[Bug] InternVL3-14B-AWQ vllm部署报错 KeyError: 'layers.44.mlp.down_proj.qweight'
Checklist
- [x] 1. I have searched related issues but cannot get the expected help.
- [x] 2. The bug has not been fixed in the latest version.
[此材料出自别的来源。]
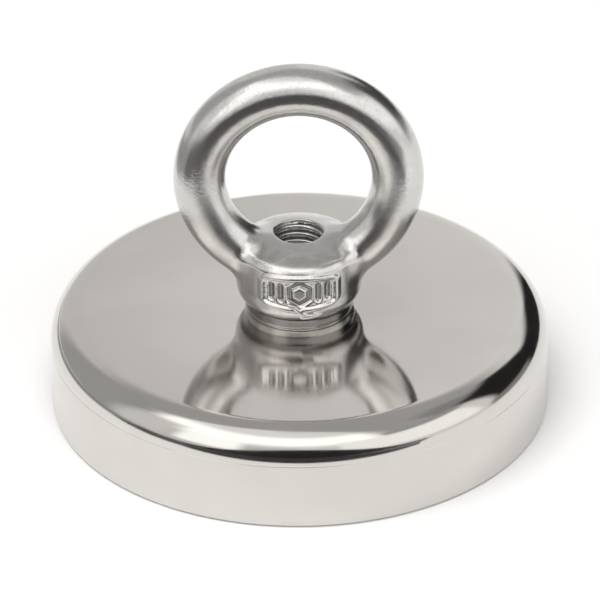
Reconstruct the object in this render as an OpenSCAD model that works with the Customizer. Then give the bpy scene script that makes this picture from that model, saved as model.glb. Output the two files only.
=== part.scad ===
// Pot magnet with a screwed-on lifting eye nut, for magnet fishing.
// Frame: the pot's axis is Z and its magnetic face lies at z = 0. The eye stands
// above it in the XZ plane, so that a rope passes through it along Y.

/* [Pot] */
// Outside diameter of the steel pot
pot_d = 90; // [74:1:110]
// Height of the pot from its magnetic face to its top face
pot_h = 18.9; // [15:0.1:24]
// Radius of the rounded top edge
edge_r = 6; // [3:0.5:7]
// Thickness of the wall around the magnet
wall_t = 6; // [4:0.5:7.5]
// Thickness of the floor that the magnet is bonded to
floor_t = 8.4; // [7:0.1:10.4]
// Chamfer on the edges of the rim
rim_c = 0.5; // [0.2:0.1:0.8]

/* [Magnet] */
// Width of bare floor between the screw's countersink and the magnet's hole
bare_floor_w = 1.75; // [0.75:0.25:3]
// Chamfer on the edges of the ring magnet
magnet_c = 0.6; // [0.2:0.1:1]
// Depth of the magnet's face behind the rim
face_recess = 0.3; // [0.1:0.1:0.6]
// Width of the resin-filled gap between magnet and wall
resin_w = 1.5; // [0.8:0.1:2.5]
// Depth of the resin's surface behind the magnet's face
resin_dip = 0.2; // [0:0.05:0.5]
// Thickness of the adhesive between magnet and floor
bond_t = 0.2; // [0.1:0.05:0.4]

/* [Screw] */
// Nominal diameter of the thread
thread_d = 10; // [8:1:12]
// Climb of the thread in one turn
thread_pitch = 1.5; // [1:0.25:2]
// Diameter of the countersunk head
head_d = 20; // [18:0.5:21]
// Height of the straight land around the head
head_land = 0.4; // [0.2:0.1:0.8]
// Width of the hex socket across its flats
socket_af = 6; // [5:1:7]
// Depth of the hex socket
socket_depth = 3.6; // [3:0.1:4.2]
// Length of screw that stands above the pot inside the eye nut
engaged_l = 8; // [6:0.5:11]

/* [Eye nut] */
// Clear diameter of the eye
eye_id = 26.1; // [22:0.1:32]
// Diameter of the bar that forms the eye
bar_d = 9.3; // [7:0.1:11]
// Diameter of the turned foot
foot_d = 19.6; // [18:0.2:21]
// Height of the turned foot
foot_h = 3.2; // [2.5:0.1:4]
// Height of the steep chamfer around the bottom of the foot
foot_c = 0.9; // [0.4:0.1:1.2]
// Largest diameter of the boss, at its belly
boss_d = 22.5; // [21.6:0.1:25]
// Radius of the belly's rounding
belly_r = 3; // [2.2:0.1:3.6]
// Height of the belly above the foot's top
belly_h = 2; // [1.5:0.1:2.1]
// Diameter of the boss under its top edge
boss_top_d = 21.6; // [20.6:0.1:21.6]
// Height of the nut beside its threaded hole
boss_h = 15.2; // [14:0.1:18]
// How far the crowned top has fallen where it meets the rounded top edge
crown_drop = 1.6; // [0.6:0.1:1.6]
// Radius of the boss's top edge
boss_edge_r = 1.2; // [0.5:0.1:1.8]
// How far the eye's lowest inside point lies under the nut's top
eye_sink = 1.65; // [0.8:0.05:2.5]
// Width of the raised panel on the front of the boss
panel_w = 14.4; // [10:0.2:15]
// Height of the raised panel
panel_h = 7.4; // [5:0.1:7.6]
// Height of the panel's middle above the bottom of the foot
panel_z = 8.9; // [8.4:0.1:9.4]
// How far the panel stands out of the boss's belly
panel_out = 0.2; // [0.1:0.05:0.5]
// Corner radius of the panel
panel_r = 1.4; // [0.5:0.1:1.8]

/* [Clearances] */
// Radial gap between the screw and the hole through the pot
hole_clear = 0.25; // [0.1:0.05:0.6]
// Gap along the axis between the screw's head and its seat
seat_clear = 0.15; // [0.1:0.05:0.3]
// Radial gap between the screw's thread and the nut's thread
thread_clear = 0.05; // [0.02:0.01:0.1]

/* [Hidden] */

// Pot
pot_r = pot_d / 2;
cavity_r = pot_r - wall_t;
floor_z = pot_h - floor_t;

// Screw, whose head is sunk in the floor's countersink
shank_r = thread_d / 2;
head_r = head_d / 2;
cone_h = head_r - shank_r;
hole_r = shank_r + hole_clear;
mouth_r = head_r + hole_clear;
seat_h = mouth_r - hole_r;
land_h = head_land + seat_clear;
screw_tip_z = pot_h + engaged_l;
socket_r = socket_af / 2 / cos(30);
drill_point_h = socket_af / 2 * tan(30);

// Thread, drawn as a plain cylinder at the mean of its crests and roots
thread_depth = thread_pitch * 0.61;
thread_r = shank_r - thread_depth / 2;
neck_top_z = pot_h - thread_pitch / 2;
tip_c = thread_pitch * 0.6;

// Magnet, bonded to the floor around the countersink
magnet_r = cavity_r - resin_w;
magnet_hole_r = mouth_r + bare_floor_w;
magnet_top = floor_z - bond_t;
resin_face_z = face_recess + magnet_c + resin_dip;

// Eye nut, seated on the pot's top face
nut_z = pot_h;
bar_r = bar_d / 2;
eye_r = eye_id / 2;
ring_r = eye_r + bar_r;
eye_centre_z = boss_h - eye_sink + eye_r;
foot_r = foot_d / 2;
foot_run = foot_c * 0.45;
boss_r = boss_d / 2;
boss_top_r = boss_top_d / 2;
belly_z = foot_h + belly_h;
nut_hole_r = thread_r + thread_clear;
nut_lead_in = thread_pitch * 0.2;

// Where the crowned top runs into the rounding of the boss's top edge
crown_a = 18;
edge_centre_r = boss_top_r - boss_edge_r;
edge_centre_z = boss_h - crown_drop - boss_edge_r * cos(crown_a);
crown_end_r = edge_centre_r + boss_edge_r * sin(crown_a);

// Rounds of turned shapes
$fn = 128;
// Length by which a cut runs past the face that it opens
past = 1;

// A turned part from its half outline, as [radius, height] points
module turned(outline) {
    rotate_extrude() polygon(outline);
}

// A plain ring with both edges of each face chamfered
module chamfered_ring(outer_r, inner_r, low_z, high_z, edge_c) {
    turned([
        [inner_r, low_z + edge_c], [inner_r + edge_c, low_z],
        [outer_r - edge_c, low_z], [outer_r, low_z + edge_c],
        [outer_r, high_z - edge_c], [outer_r - edge_c, high_z],
        [inner_r + edge_c, high_z], [inner_r, high_z - edge_c]
    ]);
}

// Half outline of the pot's outside, with the true arc of its rounded edge
module pot_outline() {
    polygon([
        [0, 0], [pot_r - rim_c, 0], [pot_r, rim_c],
        [pot_r, pot_h - edge_r], [pot_r - edge_r, pot_h], [0, pot_h]
    ]);
    intersection() {
        translate([pot_r - edge_r, pot_h - edge_r]) circle(edge_r);
        translate([pot_r - edge_r, pot_h - edge_r]) square(edge_r);
    }
}

// Half outline of what is turned out of the pot: the magnet's cavity, the countersink and the screw's hole
module pot_bore_outline() {
    polygon([
        [0, -past], [cavity_r + rim_c + past, -past], [cavity_r + rim_c, 0],
        [cavity_r, rim_c], [cavity_r, floor_z],
        [mouth_r, floor_z], [mouth_r, floor_z + land_h],
        [hole_r, floor_z + land_h + seat_h],
        [hole_r, pot_h + past], [0, pot_h + past]
    ]);
}

// The nickel-plated steel cup
module pot_shell() {
    color([0.74, 0.72, 0.69])
    rotate_extrude()
    difference() {
        pot_outline();
        pot_bore_outline();
    }
}

// The adhesive that holds the magnet to the floor
module bond_layer() {
    color([0.10, 0.10, 0.11])
    turned([
        [magnet_hole_r, magnet_top], [magnet_r, magnet_top],
        [magnet_r, floor_z], [magnet_hole_r, floor_z]
    ]);
}

// The plated neodymium ring
module ring_magnet() {
    color([0.78, 0.77, 0.75])
    chamfered_ring(magnet_r, magnet_hole_r, face_recess, magnet_top, magnet_c);
}

// The resin poured between the magnet and the wall
module resin_ring() {
    color([0.05, 0.05, 0.06])
    turned([
        [magnet_r, resin_face_z], [cavity_r, resin_face_z],
        [cavity_r, floor_z], [magnet_r, floor_z]
    ]);
}

// The M10 screw that holds the eye nut, with its socket open towards the magnetic face
module countersunk_screw() {
    color([0.70, 0.70, 0.71])
    difference() {
        turned([
            [0, floor_z], [head_r, floor_z], [head_r, floor_z + head_land],
            [shank_r, floor_z + head_land + cone_h], [shank_r, neck_top_z],
            [thread_r, neck_top_z], [thread_r, screw_tip_z - tip_c],
            [thread_r - tip_c, screw_tip_z], [0, screw_tip_z]
        ]);
        translate([0, 0, floor_z - past]) cylinder(h = socket_depth + past, r = socket_r, $fn = 6);
        translate([0, 0, floor_z + socket_depth])
            cylinder(h = drill_point_h, r1 = socket_af / 2, r2 = 0);
    }
}

// Half outline of the nut's turned foot, belly and crowned top
module boss_outline() {
    polygon([
        [0, 0], [foot_r - foot_run, 0], [foot_r, foot_c], [foot_r, foot_h],
        [boss_r - belly_r, foot_h], [boss_r - belly_r, belly_z], [boss_r, belly_z],
        [boss_top_r, edge_centre_z], [crown_end_r, boss_h - crown_drop],
        [nut_hole_r, boss_h], [0, boss_h]
    ]);
    intersection() {
        translate([boss_r - belly_r, belly_z]) circle(belly_r);
        translate([boss_r - belly_r, foot_h]) square([belly_r, belly_h]);
    }
    intersection() {
        translate([edge_centre_r, edge_centre_z]) circle(boss_edge_r);
        translate([edge_centre_r, edge_centre_z]) square(boss_edge_r);
    }
}

// The turned foot and the cast boss above it
module nut_boss() {
    rotate_extrude() boss_outline();
}

// The eye itself, a round bar bent into a ring
module nut_eye() {
    translate([0, 0, eye_centre_z])
        rotate([90, 0, 0])
            rotate_extrude() translate([ring_r, 0]) circle(bar_r);
}

// A flat blank with rounded corners, standing upright and pointing to the front
module panel_blank() {
    half_w = panel_w / 2 - panel_r;
    half_h = panel_h / 2 - panel_r;
    rotate([90, 0, 0]) {
        translate([-panel_w / 2, -half_h, 0]) cube([panel_w, 2 * half_h, boss_d]);
        translate([-half_w, -panel_h / 2, 0]) cube([2 * half_w, panel_h, boss_d]);
        for (x = [-half_w, half_w], z = [-half_h, half_h])
            translate([x, z, 0]) cylinder(h = boss_d, r = panel_r);
    }
}

// The raised panel, which follows the round of the boss
module nut_panel() {
    translate([0, 0, panel_z])
    intersection() {
        panel_blank();
        translate([0, 0, -panel_h]) cylinder(h = 2 * panel_h, r = boss_r + panel_out);
    }
}

// The threaded hole through the boss, with a lead-in at both ends
module nut_hole() {
    lead_r = nut_hole_r + nut_lead_in;
    translate([0, 0, -past]) cylinder(h = boss_h + 2 * past, r = nut_hole_r);
    translate([0, 0, -past]) cylinder(h = nut_lead_in + past, r1 = lead_r + past, r2 = nut_hole_r);
    translate([0, 0, boss_h - nut_lead_in])
        cylinder(h = nut_lead_in + past, r1 = nut_hole_r, r2 = lead_r + past);
}

// The lifting eye nut
module eye_nut() {
    color([0.72, 0.72, 0.72])
    translate([0, 0, nut_z])
    difference() {
        union() {
            nut_boss();
            nut_eye();
            nut_panel();
        }
        nut_hole();
    }
}

pot_shell();
bond_layer();
ring_magnet();
resin_ring();
countersunk_screw();
eye_nut();
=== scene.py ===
import math

import bpy
import numpy as np
from mathutils import Matrix, Vector


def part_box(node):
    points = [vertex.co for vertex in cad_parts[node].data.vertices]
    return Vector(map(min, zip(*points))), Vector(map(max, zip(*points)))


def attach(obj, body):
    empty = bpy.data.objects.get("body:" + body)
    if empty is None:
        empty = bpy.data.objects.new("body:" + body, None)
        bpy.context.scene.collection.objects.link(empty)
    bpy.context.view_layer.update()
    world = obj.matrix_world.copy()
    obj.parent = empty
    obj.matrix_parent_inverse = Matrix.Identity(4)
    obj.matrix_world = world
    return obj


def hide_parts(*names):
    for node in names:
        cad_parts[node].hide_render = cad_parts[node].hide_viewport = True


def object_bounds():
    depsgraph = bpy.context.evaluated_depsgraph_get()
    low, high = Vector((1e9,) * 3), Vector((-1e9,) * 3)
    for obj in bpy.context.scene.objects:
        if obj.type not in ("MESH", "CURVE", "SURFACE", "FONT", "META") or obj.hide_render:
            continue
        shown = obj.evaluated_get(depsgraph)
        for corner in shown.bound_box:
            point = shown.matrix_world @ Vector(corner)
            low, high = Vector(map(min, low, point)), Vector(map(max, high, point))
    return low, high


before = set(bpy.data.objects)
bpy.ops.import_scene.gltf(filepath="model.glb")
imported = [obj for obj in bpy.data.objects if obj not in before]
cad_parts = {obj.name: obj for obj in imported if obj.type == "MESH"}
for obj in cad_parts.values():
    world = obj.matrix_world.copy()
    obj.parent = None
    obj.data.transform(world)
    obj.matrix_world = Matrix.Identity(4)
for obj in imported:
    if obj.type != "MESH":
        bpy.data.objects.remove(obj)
cad_low, cad_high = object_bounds()

# Shapes are worked out in millimetres, in the frame's axes, and scaled to metres when a mesh is made.
MM = 0.001


def box_mm(node):
    """Lowest and highest corner of a CAD node, in millimetres."""
    low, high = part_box(node)
    return np.array(low) / MM, np.array(high) / MM


# ---------------------------------------------------------------- sizes, from the frame's boxes
pot_high = box_mm("pot_shell")[1]
magnet_low, magnet_high = box_mm("ring_magnet")
resin_low, resin_high = box_mm("resin_ring")
bond_low, bond_high = box_mm("bond_layer")
screw_low, screw_high = box_mm("countersunk_screw")
nut_low, nut_high = box_mm("eye_nut")

POT_R, POT_H = pot_high[0], pot_high[2]
CAVITY_R = resin_high[0]
FLOOR_Z = resin_high[2]
MAGNET_R = magnet_high[0]
HEAD_R, HEAD_Z, TIP_Z = screw_high[0], screw_low[2], screw_high[2]
NUT_Z = nut_low[2]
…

- [x] 3. Please note that if the bug-related issue you submitted lacks corresponding environment info and a minimal reproducible demo, it will be challenging for us to reproduce and resolve the issue, reducing the likelihood of receiving feedback.
Describe the bug
InternVL3-14B-AWQ 量化版本部署报错 KeyError: 'layers.44.mlp.down_proj.qweight' vllm 版本 0.7.3/0.8.4 都报错 模型weight:https://modelscope.cn/models/OpenGVLab/InternVL3-14B-AWQ/summary
Reproduction
vllm serve /xxxx/InternVL3-14B-AWQ
--dtype auto
--port 8000
--limit_mm_per_prompt image=4
--max_model_len 8784
--gpu_memory_utilization 0.45
--trust-remote-code
Environment
vllm 0.7.3/0.8.4
torch 2.5.1
Error traceback
在vllm 0.7.3版本下修改命令 vllm serve /xxxx/InternVL3-14B-AWQ --dtype half --port 8000 --limit_mm_per_prompt image=4 --max_model_len 8784 --gpu_memory_utilization 0.45 --trust-remote-code --quantization awq 可以部署成功 在vllm 0.8.4版本下,部署成功,但无法处理请求。无响应
我也遇到了相同的问题,似乎是因为从nn.Module.named_parameters()得到的params_dict与模型实际的layer结构不匹配导致的。